Year-to-date free cash flow reached $243 million, up $90 million from the prior year, a tangible sign that the operational efficiency push translates into real dollars rather than accounting adjustments. Management also repurchased nearly one million shares at an average price of $37.88, signaling conviction in the stock at current levels.

This financial discipline gives UNFI meaningful room to invest in supply chain technology without sacrificing deleveraging momentum, a balance many peers in the distribution sector struggle to strike.

Tariffs, Fuel Costs, and Q4 Risks

Management introduced a note of caution for the final quarter of fiscal 2026. Diesel prices have risen sharply, and UNFI acknowledged that it has embedded “incremental fuel and transportation costs” into its Q4 forecast.

Tarditi outlined three mitigation levers: fuel hedging, contractual surcharge pass-throughs to customers, and ongoing route optimization.

On the call, analyst Scott Mushkin from R5 Capital pressed directly on whether adjusted EBITDA would have cleared the high end of guidance without fuel pressure. Tarditi sidestepped a clean “yes,” instead affirming the company remains “in high-confidence mode”, a phrase management deployed repeatedly to signal comfort with its full-year $695 million EBITDA midpoint.

Food inflation also looms. UNFI reported low single-digit inflation year-to-date and expects that range to hold through early August. But with major food manufacturers signaling cost pressure ahead, the FY2027 environment may prove less forgiving. Tarditi noted UNFI maintains a 60-to-90-day advance price notice from suppliers, a buffer that buys time but not immunity.

Can UNFI Return to Growth?

The company’s formal FY2027 guidance arrives in September, but management telegraphed a clear narrative on the call: wholesale sales will return to low-single-digit growth once optimization laps; seven commercial capabilities will drive incremental revenue; and a $4 billion cost base will continue to yield efficiency gains through lean practices and AI-powered technology.

Douglas anchored that optimism in UNFI’s customer base, 30,000 locations spanning differentiated regional grocers, natural and organic retailers, and multicultural neighborhood stores.
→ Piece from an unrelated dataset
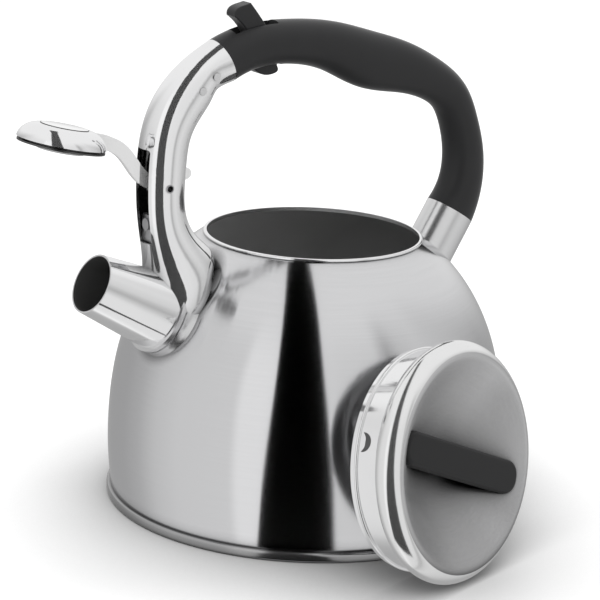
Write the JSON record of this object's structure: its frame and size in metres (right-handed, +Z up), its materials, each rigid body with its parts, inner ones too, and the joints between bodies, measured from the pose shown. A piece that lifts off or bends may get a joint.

He argued that this cohort has consistently outperformed the broader grocery market over 20 years, and nothing in current consumer behavior suggests that trend breaks.

That may be true. But UNFI must now prove it can grow revenue and margins simultaneously, not just improve one at the expense of the other. The Q3 results demonstrate operational discipline. FY2027 will test whether that discipline translates into durable expansion.